La plus grande surprise demeure la maestria des créateurs à traiter de sujets épineux et parfois graves. En effet, de tels thèmes, comme le désir de fonder une famille avec une partenaire aimante et l’envie de mourir pour rejoindre un proche qui nous manque terriblement, n’explorent pas tout à fait des réalités légères. Pourtant, ces dilemmes vécus par les personnages d’un adulte et d’un enfant sont exploités avec intelligence et une candeur qui ne tombe jamais dans l'infantilisation. Quand l’ourson demande aux êtres croisés sur sa route de le «manger tout rond» pour qu’il puisse rejoindre son grand-père, sa volonté altruiste amuse et émeut tout à la fois.

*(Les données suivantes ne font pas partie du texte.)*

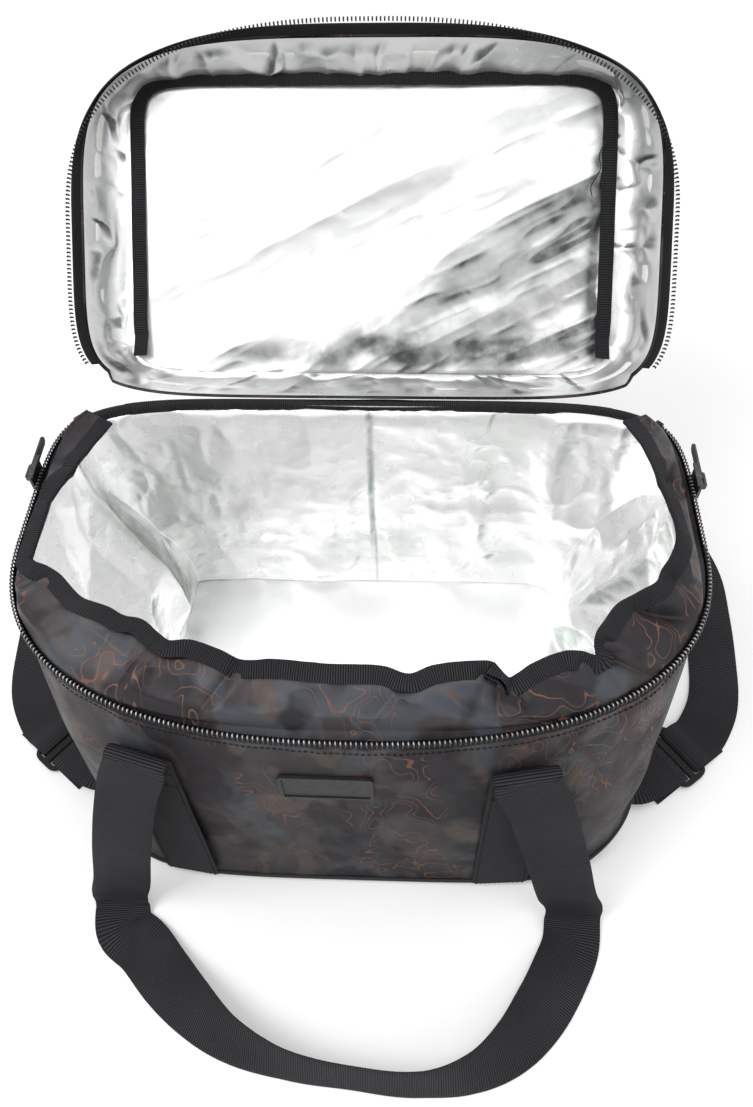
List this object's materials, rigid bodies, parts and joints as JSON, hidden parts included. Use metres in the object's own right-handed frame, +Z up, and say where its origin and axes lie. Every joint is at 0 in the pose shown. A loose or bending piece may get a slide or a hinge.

Vers la fin de la représentation, tout juste après des applaudissements nourris, Deniz Azhar Azari et Andrea Coppone reviennent pour un bref rappel. Comme deux gymnastes expérimentés, ils s’amusent dans un numéro de main à main. Par son ingéniosité et sa tendresse palpable jusqu’à la tombée du rideau, Le ciel des ours du Teatro Gioco Vita apporte de la grandeur et de la beauté à un monde qui en a bien besoin.